◆ **Data**
########################################
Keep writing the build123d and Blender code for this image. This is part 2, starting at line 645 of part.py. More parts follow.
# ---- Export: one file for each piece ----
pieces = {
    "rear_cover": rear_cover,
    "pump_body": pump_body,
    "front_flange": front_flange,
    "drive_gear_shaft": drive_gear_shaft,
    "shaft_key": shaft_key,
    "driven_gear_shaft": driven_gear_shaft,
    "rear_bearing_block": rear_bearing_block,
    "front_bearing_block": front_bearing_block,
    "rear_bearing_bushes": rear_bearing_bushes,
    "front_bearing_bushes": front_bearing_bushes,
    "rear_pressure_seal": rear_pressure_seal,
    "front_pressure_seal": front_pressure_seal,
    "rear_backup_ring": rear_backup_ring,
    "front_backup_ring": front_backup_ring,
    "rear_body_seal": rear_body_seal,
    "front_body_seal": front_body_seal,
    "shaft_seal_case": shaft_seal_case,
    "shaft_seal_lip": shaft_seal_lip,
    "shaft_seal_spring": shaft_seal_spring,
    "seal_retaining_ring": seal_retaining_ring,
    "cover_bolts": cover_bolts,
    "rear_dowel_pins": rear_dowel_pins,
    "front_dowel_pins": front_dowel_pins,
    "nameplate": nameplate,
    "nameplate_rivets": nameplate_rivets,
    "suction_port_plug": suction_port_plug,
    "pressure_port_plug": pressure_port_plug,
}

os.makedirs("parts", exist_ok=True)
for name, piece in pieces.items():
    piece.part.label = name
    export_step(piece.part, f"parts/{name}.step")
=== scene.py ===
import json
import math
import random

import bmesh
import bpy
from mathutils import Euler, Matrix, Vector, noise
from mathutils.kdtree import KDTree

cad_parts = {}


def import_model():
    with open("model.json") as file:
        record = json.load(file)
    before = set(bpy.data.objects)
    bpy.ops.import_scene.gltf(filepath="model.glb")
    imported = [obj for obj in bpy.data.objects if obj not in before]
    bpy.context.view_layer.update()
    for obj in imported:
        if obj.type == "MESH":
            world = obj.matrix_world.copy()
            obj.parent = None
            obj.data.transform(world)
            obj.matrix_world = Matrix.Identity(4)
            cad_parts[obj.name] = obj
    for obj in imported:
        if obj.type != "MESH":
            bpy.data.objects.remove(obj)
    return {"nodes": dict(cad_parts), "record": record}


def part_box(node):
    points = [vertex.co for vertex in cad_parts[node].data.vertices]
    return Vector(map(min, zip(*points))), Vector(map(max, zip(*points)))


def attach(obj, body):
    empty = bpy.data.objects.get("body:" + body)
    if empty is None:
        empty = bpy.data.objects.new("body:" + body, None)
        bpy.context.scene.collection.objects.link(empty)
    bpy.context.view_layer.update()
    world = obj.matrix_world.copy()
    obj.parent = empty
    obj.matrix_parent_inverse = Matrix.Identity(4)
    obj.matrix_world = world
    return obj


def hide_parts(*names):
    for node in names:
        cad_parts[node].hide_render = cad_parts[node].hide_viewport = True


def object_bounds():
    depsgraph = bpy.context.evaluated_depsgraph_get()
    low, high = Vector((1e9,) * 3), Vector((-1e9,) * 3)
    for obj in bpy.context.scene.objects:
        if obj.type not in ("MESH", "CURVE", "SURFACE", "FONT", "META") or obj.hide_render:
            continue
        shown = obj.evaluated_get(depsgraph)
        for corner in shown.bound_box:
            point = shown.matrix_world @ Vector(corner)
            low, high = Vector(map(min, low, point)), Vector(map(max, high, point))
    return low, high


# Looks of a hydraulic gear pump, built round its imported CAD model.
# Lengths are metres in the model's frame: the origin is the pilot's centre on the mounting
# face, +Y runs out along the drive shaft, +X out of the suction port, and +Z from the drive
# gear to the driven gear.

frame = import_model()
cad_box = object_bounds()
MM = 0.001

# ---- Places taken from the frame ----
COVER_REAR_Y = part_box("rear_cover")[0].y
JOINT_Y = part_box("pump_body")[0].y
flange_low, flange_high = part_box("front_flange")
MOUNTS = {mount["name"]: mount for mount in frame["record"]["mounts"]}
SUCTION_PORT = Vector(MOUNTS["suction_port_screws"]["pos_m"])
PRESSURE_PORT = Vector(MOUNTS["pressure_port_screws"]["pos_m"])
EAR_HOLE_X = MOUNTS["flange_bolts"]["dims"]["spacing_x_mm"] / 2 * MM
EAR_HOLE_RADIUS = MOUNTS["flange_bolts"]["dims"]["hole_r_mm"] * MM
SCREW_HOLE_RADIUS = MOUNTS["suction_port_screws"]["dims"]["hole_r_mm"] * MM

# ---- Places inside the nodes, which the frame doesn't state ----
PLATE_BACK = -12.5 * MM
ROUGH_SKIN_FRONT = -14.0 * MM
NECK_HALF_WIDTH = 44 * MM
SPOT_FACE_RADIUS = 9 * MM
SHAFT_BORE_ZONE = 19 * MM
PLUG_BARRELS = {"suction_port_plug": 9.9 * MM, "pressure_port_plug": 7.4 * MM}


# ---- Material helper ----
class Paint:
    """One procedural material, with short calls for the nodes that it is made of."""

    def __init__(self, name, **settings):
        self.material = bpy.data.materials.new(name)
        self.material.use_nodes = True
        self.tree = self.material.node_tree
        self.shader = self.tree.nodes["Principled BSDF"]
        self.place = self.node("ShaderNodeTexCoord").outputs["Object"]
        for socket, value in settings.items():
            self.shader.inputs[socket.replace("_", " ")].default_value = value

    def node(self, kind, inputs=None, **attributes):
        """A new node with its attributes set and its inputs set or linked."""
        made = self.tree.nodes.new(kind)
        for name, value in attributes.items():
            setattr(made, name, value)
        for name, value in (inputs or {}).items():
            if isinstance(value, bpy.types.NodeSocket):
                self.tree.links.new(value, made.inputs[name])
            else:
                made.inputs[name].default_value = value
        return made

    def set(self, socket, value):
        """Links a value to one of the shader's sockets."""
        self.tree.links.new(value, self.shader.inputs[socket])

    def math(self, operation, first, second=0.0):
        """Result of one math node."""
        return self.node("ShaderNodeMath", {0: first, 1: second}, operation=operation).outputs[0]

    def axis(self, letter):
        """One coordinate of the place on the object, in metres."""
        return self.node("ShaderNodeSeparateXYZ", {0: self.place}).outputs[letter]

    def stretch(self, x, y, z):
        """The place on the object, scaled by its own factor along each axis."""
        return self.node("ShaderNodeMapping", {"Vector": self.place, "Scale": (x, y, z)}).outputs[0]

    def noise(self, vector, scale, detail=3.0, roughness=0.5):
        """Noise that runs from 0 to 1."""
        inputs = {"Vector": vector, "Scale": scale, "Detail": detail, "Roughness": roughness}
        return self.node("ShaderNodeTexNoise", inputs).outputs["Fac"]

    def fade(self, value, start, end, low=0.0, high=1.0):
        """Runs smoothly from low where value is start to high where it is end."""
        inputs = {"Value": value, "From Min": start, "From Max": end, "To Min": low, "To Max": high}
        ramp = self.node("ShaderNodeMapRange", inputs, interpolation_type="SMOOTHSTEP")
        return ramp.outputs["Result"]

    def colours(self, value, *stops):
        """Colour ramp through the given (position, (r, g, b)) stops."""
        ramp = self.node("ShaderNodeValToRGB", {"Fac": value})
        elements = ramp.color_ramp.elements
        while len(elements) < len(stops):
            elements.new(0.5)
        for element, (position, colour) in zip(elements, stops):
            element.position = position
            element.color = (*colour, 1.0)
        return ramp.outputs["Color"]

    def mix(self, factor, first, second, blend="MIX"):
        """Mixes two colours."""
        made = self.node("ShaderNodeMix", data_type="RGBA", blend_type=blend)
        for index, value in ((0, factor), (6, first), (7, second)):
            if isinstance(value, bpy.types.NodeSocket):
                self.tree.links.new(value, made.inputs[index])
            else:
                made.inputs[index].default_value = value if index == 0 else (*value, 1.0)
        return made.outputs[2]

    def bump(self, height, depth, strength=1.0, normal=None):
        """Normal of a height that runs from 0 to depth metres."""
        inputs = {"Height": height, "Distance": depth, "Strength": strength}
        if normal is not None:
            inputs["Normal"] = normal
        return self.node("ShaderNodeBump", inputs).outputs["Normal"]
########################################
◆ **Task description**
Reproduce exactly the lines from the one containing "for name, piece" through the one containing "if empty is", inclusive, and nothing else.

◆ **Answer to this problem**
for name, piece in pieces.items():
    piece.part.label = name
    export_step(piece.part, f"parts/{name}.step")
=== scene.py ===
import json
import math
import random

import bmesh
import bpy
from mathutils import Euler, Matrix, Vector, noise
from mathutils.kdtree import KDTree

cad_parts = {}


def import_model():
    with open("model.json") as file:
        record = json.load(file)
    before = set(bpy.data.objects)
    bpy.ops.import_scene.gltf(filepath="model.glb")
    imported = [obj for obj in bpy.data.objects if obj not in before]
    bpy.context.view_layer.update()
    for obj in imported:
        if obj.type == "MESH":
            world = obj.matrix_world.copy()
            obj.parent = None
            obj.data.transform(world)
            obj.matrix_world = Matrix.Identity(4)
            cad_parts[obj.name] = obj
    for obj in imported:
        if obj.type != "MESH":
            bpy.data.objects.remove(obj)
    return {"nodes": dict(cad_parts), "record": record}


def part_box(node):
    points = [vertex.co for vertex in cad_parts[node].data.vertices]
    return Vector(map(min, zip(*points))), Vector(map(max, zip(*points)))


def attach(obj, body):
    empty = bpy.data.objects.get("body:" + body)
    if empty is None:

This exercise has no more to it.